[Begin]

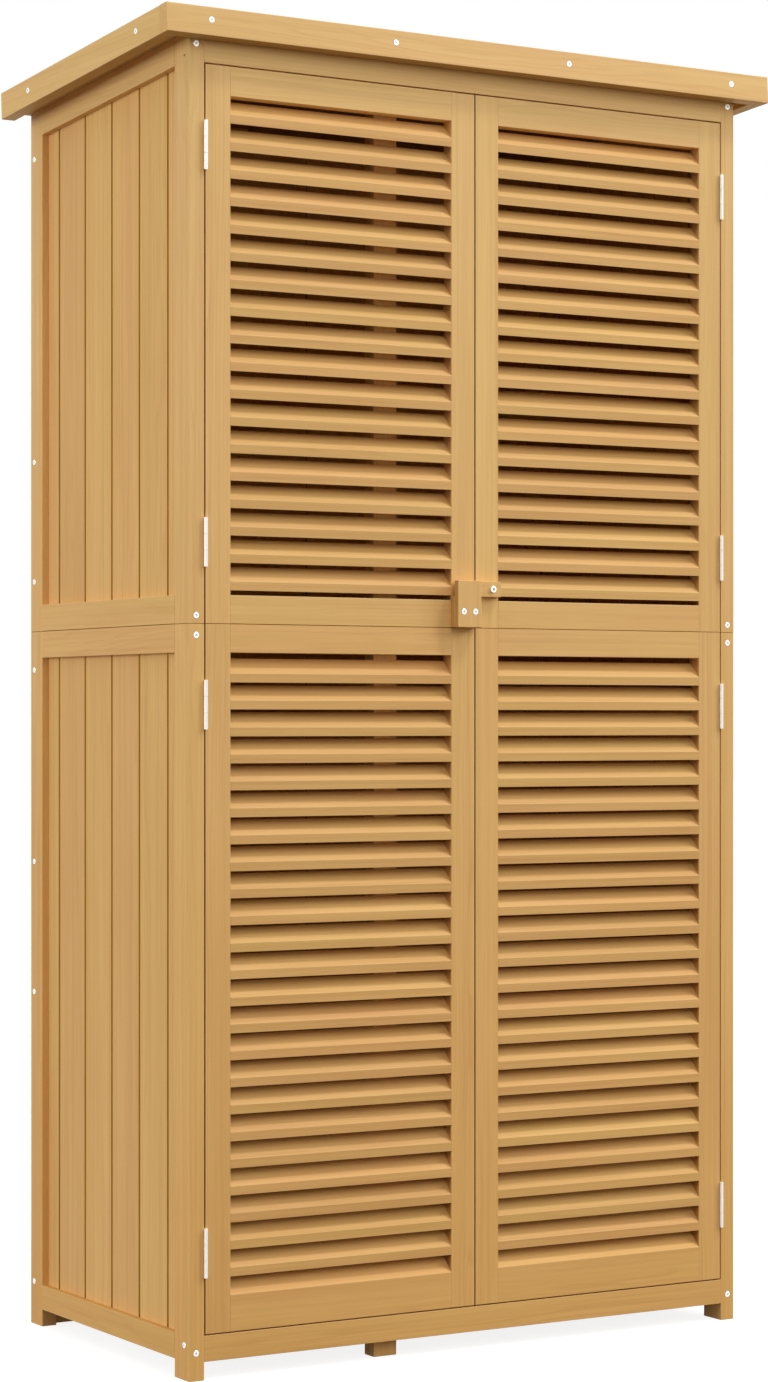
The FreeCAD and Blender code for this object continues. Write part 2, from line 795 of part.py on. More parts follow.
def make_door_leaves():
    """The upper and lower leaf of each door: stiles, rails and slats."""
    stile_x = (DOOR_LEFT, f"{OPENING_LEFT} + {OPENING_WIDTH}")
    y = (FRONT, "door_thickness")
    rail_x = (OPENING_LEFT, OPENING_WIDTH)
    bevel = [
        ("0", "0"),
        ("door_thickness", "0"),
        ("door_thickness", "door_bottom_rail_height + slat_rise"),
        ("0", "door_bottom_rail_height"),
    ]
    bottom_rail = prism(
        "door_bottom_rail", "YZ_Plane", bevel, OPENING_WIDTH, (OPENING_LEFT, FRONT, DOOR_BOTTOM)
    )
    lower_edge = "(seam_height - seam_rail_height)"
    upper_edge = f"({DOOR_TOP} - door_top_rail_height)"
    seam_z = ("seam_height", "seam_rail_height")
    leaves = {
        "lower": {
            "z": (DOOR_BOTTOM, f"seam_height - {DOOR_BOTTOM}"),
            "rails": [bottom_rail, box("door_lower_seam_rail", rail_x, y, (lower_edge, "seam_rail_height"))],
            "edge": lower_edge,
        },
        "upper": {
            "z": ("seam_height", f"{DOOR_TOP} - seam_height"),
            "rails": [
                box("door_upper_seam_rail", rail_x, y, seam_z),
                box("door_top_rail", rail_x, y, (upper_edge, "door_top_rail_height")),
            ],
            "edge": upper_edge,
        },
    }
    for level, leaf in leaves.items():
        start, pitch = f"{level}_louvre_start", f"{level}_louvre_pitch"
        first = f"({leaf['edge']} - {start})"
        rows = louvre_rows(level)
        housings = make_housings(f"{level}_housings", first, pitch, str(rows))
        stiles = [box(f"{level}_stile_{n}", (x, "stile_width"), y, leaf["z"]) for n, x in enumerate(stile_x)]
        stile_pair = compound(f"{level}_stile_pair", stiles)
        keep_pair(f"{level}_stiles", cut(f"{level}_stiles", stile_pair, housings))
        keep_pair(f"{level}_door_rails", compound(f"{level}_door_rails", leaf["rails"]))
        keep_pair(f"{level}_louvres", make_slats(f"{level}_slat", first, pitch, rows))


def louvre_rows(level):
    """The number of slats in a leaf, from the height of its opening."""
    if level == "lower":
        sill = SIZES["foot_height"] + SIZES["bottom_rail_height"] + SIZES["door_gap"]
        sill += SIZES["door_bottom_rail_height"]
        edge = SIZES["seam_height"] - SIZES["seam_rail_height"]
    else:
        sill = SIZES["seam_height"] + SIZES["seam_rail_height"]
        edge = SIZES["overall_height"] - SIZES["head_drop"] - SIZES["door_gap"]
        edge -= SIZES["door_top_rail_height"]
    first = edge - SIZES[f"{level}_louvre_start"]
    return int((first - sill) // SIZES[f"{level}_louvre_pitch"]) + 1


def make_battens():
    """The plates inside each door that join its two leaves across the seam."""
    z = ("seam_height - batten_length / 2", "batten_length")
    y = (f"{FRONT} + door_thickness", "batten_thickness")
    inset = "(stile_width - batten_width) / 2"
    starts = (f"{DOOR_LEFT} + {inset}", f"{OPENING_LEFT} + {OPENING_WIDTH} + {inset}")
    pieces = [box(f"batten_{n}", (x, "batten_width"), y, z) for n, x in enumerate(starts)]
    keep_pair("door_battens", compound("door_battens", pieces))


def hinge_heights():
    """The middle of each of a door's four hinges."""
    return (
        f"{DOOR_BOTTOM} + hinge_inset",
        "seam_height - hinge_inset",
        "seam_height + hinge_inset",
        f"{DOOR_TOP} - hinge_inset",
    )


def hinge_leaf(name, leaf_x, knuckles):
    """The plate of one hinge leaf, about the pin's axis, with its rolled knuckles."""
    x = (leaf_x, "leaf_thickness")
    parts = [box(f"{name}_plate", x, ("hinge_proud", "leaf_width"), ("-hinge_length / 2", "hinge_length"))]
    for number, (start, length) in enumerate(knuckles):
        parts.append(box(f"{name}_web_{number}", x, ("0", "hinge_proud"), (start, length)))
        knuckle = document.addObject("Part::Prism", f"{name}_knuckle_{number}")
        knuckle.Polygon = KNUCKLE_SIDES
        bind(knuckle, Circumradius="barrel_radius", Height=length)
        place(knuckle, "0", "0", start)
        parts.append(knuckle)
    return parts


def upright_round(name, radius, start, length):
    """A round on the hinge pin's axis."""
    piece = document.addObject("Part::Cylinder", name)
    bind(piece, Radius=radius, Height=length)
    place(piece, "0", "0", start)
    return piece


def make_hinges():
    """Four butt hinges to each door, their leaves in the gap beside the post and their barrels in front.
    The post's leaf carries the pin, and the door's leaf turns on it."""
    third = "hinge_length / 3"
    outer = f"({third} - knuckle_gap / 2)"
    post_knuckles = (("-hinge_length / 2", outer), (f"hinge_length / 2 - {outer}", outer))
    door_knuckles = ((f"knuckle_gap / 2 - {third} / 2", f"{third} - knuckle_gap"),)
    pin = upright_round("hinge_pin", "pin_radius", "-hinge_length / 2", "hinge_length")
    bore = upright_round("hinge_bore", "pin_radius + pin_clearance", "-hinge_length", "2 * hinge_length")
    door_parts = hinge_leaf("door_leaf", "door_gap / 2 - leaf_thickness", door_knuckles)
    leaves = {
        "post_leaf": fuse("post_leaf", [*hinge_leaf("post_leaf", "-door_gap / 2", post_knuckles), pin]),
        "door_leaf": cut("door_leaf", fuse("door_leaf_solid", door_parts), bore),
    }
    rows = {}
    for name, leaf in leaves.items():
        copies = [
            copy_at(f"{name}_{number}", leaf, HINGE_X, HINGE_Y, height)
            for number, height in enumerate(hinge_heights())
        ]
        rows[name] = compound(f"left_{name}_row", copies)
    keep_pair("door_hinge_leaves", rows["door_leaf"])
    post_row = rows["post_leaf"]
    post_rows = [post_row, mirrored("right_post_leaf_row", post_row)]
    keep("post_hinge_leaves", compound("post_hinge_leaves", post_rows))


def make_screw(name, length):
    """A countersunk wood screw with few faces, its head's centre at the origin, pointing down."""
    body = document.addObject("PartDesign::Body", name)
    head_sketch = add_sketch(body, "XY_Plane", regular_outline("screw_head_radius", HEAD_SIDES))
    head_sketch.setExpression("AttachmentOffset.Base.z", formula("screw_head_proud"))
    head = body.newObject("PartDesign::Pad", name + "_head")
    head.Profile = head_sketch
    head.Reversed = True
    bind(head, Length="screw_head_depth + screw_head_proud")
    document.recompute()
    faces = {f"Face{number}": face for number, face in enumerate(head.Shape.Faces, start=1)}
    taper = body.newObject("PartDesign::Draft", name + "_countersink")
    taper.Base = (head, [key for key, face in faces.items() if abs(face.normalAt(0, 0).z) < 0.5])
    taper.NeutralPlane = (head, [max(faces, key=lambda key: faces[key].CenterOfMass.z)])
    taper.Reversed = True
    bind(taper, Angle="screw_head_taper")
    shank_sketch = add_sketch(body, "XY_Plane", regular_outline("screw_shank_radius", SHANK_SIDES))
    shank = body.newObject("PartDesign::Pad", name + "_shank")
    shank.Profile = shank_sketch
    shank.Reversed = True
    bind(shank, Length=length)
    return body


def regular_outline(radius, sides):
    """The corners of a regular polygon about the sketch's origin."""
    turns = [360 * number / sides for number in range(sides)]
    return [(f"{radius} * cos({turn})", f"{radius} * sin({turn})") for turn in turns]


def revolved(name, outline):
    """A round piece: the outline turned about the Z axis."""
    body = document.addObject("PartDesign::Body", name)
    sketch = add_sketch(body, "XZ_Plane", outline)
    turned = body.newObject("PartDesign::Revolution", name + "_turned")
    turned.Profile = sketch
    turned.ReferenceAxis = (sketch, ["V_Axis"])
    turned.Angle = 360
    return body


HEAD_TO_FRONT = (Vector(1, 0, 0), 90)
HEAD_TO_LEFT = (Vector(0, 1, 0), -90)


def make_frame_screws():
    """Screws through the front posts into the side rails, and through the posts' sides into the
    front bottom rail and the back panel."""
    long_screw = make_screw("post_screw", "post_screw_length")
    short_screw = make_screw("side_screw", "side_screw_length")
    post_heights = (
        "foot_screw_height",
        "seam_height - seam_screw_drop",
        "seam_height + seam_screw_rise",
        "overall_height - top_screw_drop",
    )
    left = [
        copy_at(f"post_screw_{n}", long_screw, f"{LEFT} + post_screw_setback", FRONT, z, HEAD_TO_FRONT)
        for n, z in enumerate(post_heights)
    ]
    rear_heights = [f"{share} * seam_height" for share in LOWER_REAR_SCREWS]
    upper_height = f"({DECK_REAR_HEIGHT} - seam_height)"
    rear_heights += [f"seam_height + {share} * {upper_height}" for share in UPPER_REAR_SCREWS]
    side_places = [(f"{FRONT} + side_screw_setback", "side_screw_height")]
    side_places += [(f"{REAR} - rear_screw_inset", z) for z in rear_heights]
    left += [
        copy_at(f"side_screw_{number}", short_screw, LEFT, y, z, HEAD_TO_LEFT)
        for number, (y, z) in enumerate(side_places)
    ]
    row = compound("left_frame_screws", left)
    keep("frame_screws", compound("frame_screws", [row, mirrored("right_frame_screws", row)]))


def make_fascia_screws():
    """Screws through the fascia boards into the edges of the roof boards."""
    screw = make_screw("fascia_screw", "fascia_screw_length")
    pitch = "(overall_width - 2 * front_fascia_screw_inset) / (front_fascia_screw_count - 1)"
    front = []
    for number in range(SIZES["front_fascia_screw_count"]):
        spot = roof_spot(f"front_fascia_screw_inset + {number} * {pitch}", "0", "fascia_screw_height")
        piece = copy_at(f"front_fascia_screw_{number}", screw, *spot, HEAD_TO_FRONT)
        piece.setExpression("LinkPlacement.Rotation.Angle", formula(f"{HEAD_TO_FRONT[1]} - roof_slope"))
        front.append(piece)
    side_places = ("side_fascia_screw_inset", f"{ROOF_LENGTH} - side_fascia_screw_inset")
    side = [
        copy_at(f"side_fascia_screw_{n}", screw, *roof_spot("0", v, "fascia_screw_height"), HEAD_TO_LEFT)
        for n, v in enumerate(side_places)
    ]
    row = compound("left_fascia_screws", side)
    keep("fascia_screws", compound("fascia_screws", [*front, row, mirrored("right_fascia_screws", row)]))


def make_latch():
    """The turning bar on the right door, and the catch on the left door that it drops into."""
    catch_x = "(-door_gap / 2 - latch_clearance - catch_plate_width)"
    plate_y = f"{FRONT} - {CATCH_SEAT} - catch_plate_thickness"
    x = (catch_x, "catch_plate_width")
    plate_z = ("seam_height", "catch_plate_height")
    keep("catch_plate", box("catch_plate", x, (plate_y, "catch_plate_thickness"), plate_z))
    block_z = ("seam_height", "catch_block_height")
    keep("catch_block", box("catch_block", x, (f"{FRONT} - {CATCH_SEAT}", CATCH_SEAT), block_z))
    screw = make_screw("catch_screw", "catch_screw_length")
    screw_xs = (f"{catch_x} + catch_screw_inset", f"{catch_x} + catch_plate_width - catch_screw_inset")
    screws = [
        copy_at(f"catch_screw_{n}", screw, sx, plate_y, "seam_height + catch_screw_height", HEAD_TO_FRONT)
        for n, sx in enumerate(screw_xs)
    ]
    keep("catch_screws", compound("catch_screws", screws))

    bar_y = f"({FRONT} - latch_clearance - latch_bar_thickness)"
    bar = box(
        "latch_bar_blank",
        (f"{LATCH_X} + latch_bar_overhang - latch_bar_length", "latch_bar_length"),
        (bar_y, "latch_bar_thickness"),
        (f"{LATCH_Z} - latch_bar_height / 2", "latch_bar_height"),
    )
    hole = document.addObject("Part::Cylinder", "latch_bar_hole")
    bind(hole, Radius="screw_shank_radius + pin_clearance", Height="3 * latch_bar_thickness")
    hole.Placement.Rotation = FreeCAD.Rotation(Vector(1, 0, 0), -90)
    place(hole, LATCH_X, f"{bar_y} - latch_bar_thickness", LATCH_Z)
    keep("latch_bar", cut("latch_bar", bar, hole))

    shank = "(latch_bar_thickness + 2 * latch_clearance)"
    pivot = revolved(
        "latch_pivot_screw",
        [
            ("0", f"-({shank} + pivot_grip)"),
            ("screw_shank_radius", f"-({shank} + pivot_grip)"),
            ("screw_shank_radius", "0"),
            ("pivot_head_radius", "0"),
            ("pivot_head_radius", "pivot_head_height"),
            ("0", "pivot_head_height"),
        ],
    )
    pivot.Placement.Rotation = FreeCAD.Rotation(*HEAD_TO_FRONT)
    place(pivot, LATCH_X, f"{FRONT} - {shank}", LATCH_Z)
    keep("latch_pivot_screw", pivot)


def check():
    """Stop if any object failed or any sub-part has no valid solid."""
    for thing in document.Objects:
        if "Invalid" in thing.State or "Error" in thing.State:
            raise RuntimeError(f"{thing.Name} failed: {thing.State}")
    for label, piece in nodes.items():
        if piece.Shape.isNull() or not piece.Shape.isValid() or not piece.Shape.Solids:
            raise RuntimeError(f"{label} has no valid shape")


def main():
    make_sheet()
    make_posts()
    make_side_rails()
    make_front_rails()
    make_back_panel()
    make_floor()
    make_divider()
    make_shelves()
    make_door_stop()
    make_roof()
    make_door_leaves()
    make_battens()
    make_hinges()
    make_frame_screws()
    make_fascia_screws()
    make_latch()
    document.recompute()
    check()
    os.makedirs("parts", exist_ok=True)
    for label, piece in nodes.items():
        piece.Shape.exportStep(f"parts/{label}.step")


main()
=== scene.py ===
import json
import math
import random

import bmesh
import bpy
from mathutils import Matrix, Vector

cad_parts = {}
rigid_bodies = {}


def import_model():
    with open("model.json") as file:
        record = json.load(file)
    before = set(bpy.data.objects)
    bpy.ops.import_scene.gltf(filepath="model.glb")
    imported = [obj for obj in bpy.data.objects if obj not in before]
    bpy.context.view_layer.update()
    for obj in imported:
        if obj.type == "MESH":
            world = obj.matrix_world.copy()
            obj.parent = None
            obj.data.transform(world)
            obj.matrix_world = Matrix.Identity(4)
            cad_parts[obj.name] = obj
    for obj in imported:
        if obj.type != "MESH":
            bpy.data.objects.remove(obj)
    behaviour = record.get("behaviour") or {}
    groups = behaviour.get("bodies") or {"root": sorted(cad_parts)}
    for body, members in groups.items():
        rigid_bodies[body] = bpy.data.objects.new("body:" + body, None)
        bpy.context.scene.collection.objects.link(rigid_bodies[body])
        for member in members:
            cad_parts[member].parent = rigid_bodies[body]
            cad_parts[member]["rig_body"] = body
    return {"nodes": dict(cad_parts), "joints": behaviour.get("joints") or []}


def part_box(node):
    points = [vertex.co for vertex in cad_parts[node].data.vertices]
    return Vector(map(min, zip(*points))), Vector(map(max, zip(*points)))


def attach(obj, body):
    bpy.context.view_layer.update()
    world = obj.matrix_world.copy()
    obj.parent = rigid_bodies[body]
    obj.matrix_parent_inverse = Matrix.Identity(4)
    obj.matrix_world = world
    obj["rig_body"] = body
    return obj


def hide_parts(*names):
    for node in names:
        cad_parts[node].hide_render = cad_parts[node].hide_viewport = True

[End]

Transcribe, word for word, every line from the line with "make_divider()" to the line with "obj.matrix_world = Matrix.Identity(4)", inclusive, and output nothing else.

◆ **Response to the exercise**
    make_divider()
    make_shelves()
    make_door_stop()
    make_roof()
    make_door_leaves()
    make_battens()
    make_hinges()
    make_frame_screws()
    make_fascia_screws()
    make_latch()
    document.recompute()
    check()
    os.makedirs("parts", exist_ok=True)
    for label, piece in nodes.items():
        piece.Shape.exportStep(f"parts/{label}.step")


main()
=== scene.py ===
import json
import math
import random

import bmesh
import bpy
from mathutils import Matrix, Vector

cad_parts = {}
rigid_bodies = {}


def import_model():
    with open("model.json") as file:
        record = json.load(file)
    before = set(bpy.data.objects)
    bpy.ops.import_scene.gltf(filepath="model.glb")
    imported = [obj for obj in bpy.data.objects if obj not in before]
    bpy.context.view_layer.update()
    for obj in imported:
        if obj.type == "MESH":
            world = obj.matrix_world.copy()
            obj.parent = None
            obj.data.transform(world)
            obj.matrix_world = Matrix.Identity(4)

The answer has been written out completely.